Distance list is a vector< vector< DistanceNode > >. What I'm I doing wrong?
vector< vector<DistanceNode> >::iterator externIterator = distanceList.begin();
while (externIterator != distanceList.end()) {
vector<DistanceNode>::iterator interIterator = externIterator->begin();
while (interIterator != externIterator->end()){
if (interIterator->getReference() == tmp){
//remove element pointed by interIterator
externIterator->erase(interIterator);
} // if
interIterator++;
} // while
externIterator++;
} // while
vector's erase() returns a new iterator to the next element. All iterators to the erased element and to elements after it become invalidated. Your loop ignores this, however, and continues to use interIterator.
Your code should look something like this:
if (condition)
interIterator = externIterator->erase(interIterator);
else
++interIterator; // (generally better practice to use pre-increment)
You can't remove elements from a sequence container while iterating over it — at least not the way you are doing it — because calling erase invalidates the iterator. You should assign the return value from erase to the iterator and suppress the increment:
while (interIterator != externIterator->end()){
if (interIterator->getReference() == tmp){
interIterator = externIterator->erase(interIterator);
} else {
++interIterator;
}
}
Also, never use post-increment (i++) when pre-increment (++i) will do.
I'll take the liberty to rewrite the code:
class ByReference: public std::unary_function<bool, DistanceNode>
{
public:
explicit ByReference(const Reference& r): mReference(r) {}
bool operator()(const DistanceNode& node) const
{
return node.getReference() == r;
}
private:
Reference mReference;
};
typedef std::vector< std::vector< DistanceNode > >::iterator iterator_t;
for (iterator_t it = dl.begin(), end = dl.end(); it != end; ++it)
{
it->erase(
std::remove_if(it->begin(), it->end(), ByReference(tmp)),
it->end()
);
}
Why ?
The first loop (externIterator) iterates over a full range of elements without ever modifying the range itself, it's what a for is for, this way you won't forget to increment (admittedly a for_each would be better, but the syntax can be awkward)
The second loop is tricky: simply speaking you're actually cutting the branch you're sitting on when you call erase, which requires jumping around (using the value returned). In this case the operation you want to accomplish (purging the list according to a certain criteria) is exactly what the remove-erase idiom is tailored for.

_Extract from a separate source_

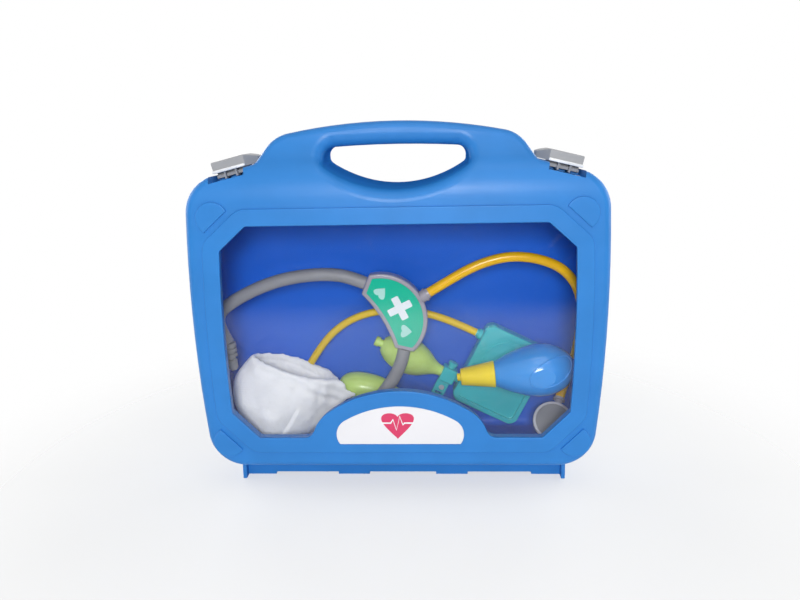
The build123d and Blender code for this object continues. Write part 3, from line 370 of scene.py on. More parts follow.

Note that the code could be tidied up if we had true lambda support at our disposal. In C++0x we would write:
std::for_each(distanceList.begin(), distanceList.end(),
[const& tmp](std::vector<DistanceNode>& vec)
{
vec.erase(
std::remove_if(vec.begin(), vec.end(),
[const& tmp](const DistanceNode& dn) { return dn.getReference() == tmp; }
),
vec.end()
);
}
);
As you can see, we don't see any iterator incrementing / dereferencing taking place any longer, it's all wrapped in dedicated algorithms which ensure that everything is handled appropriately.
I'll grant you the syntax looks strange, but I guess it's because we are not used to it yet.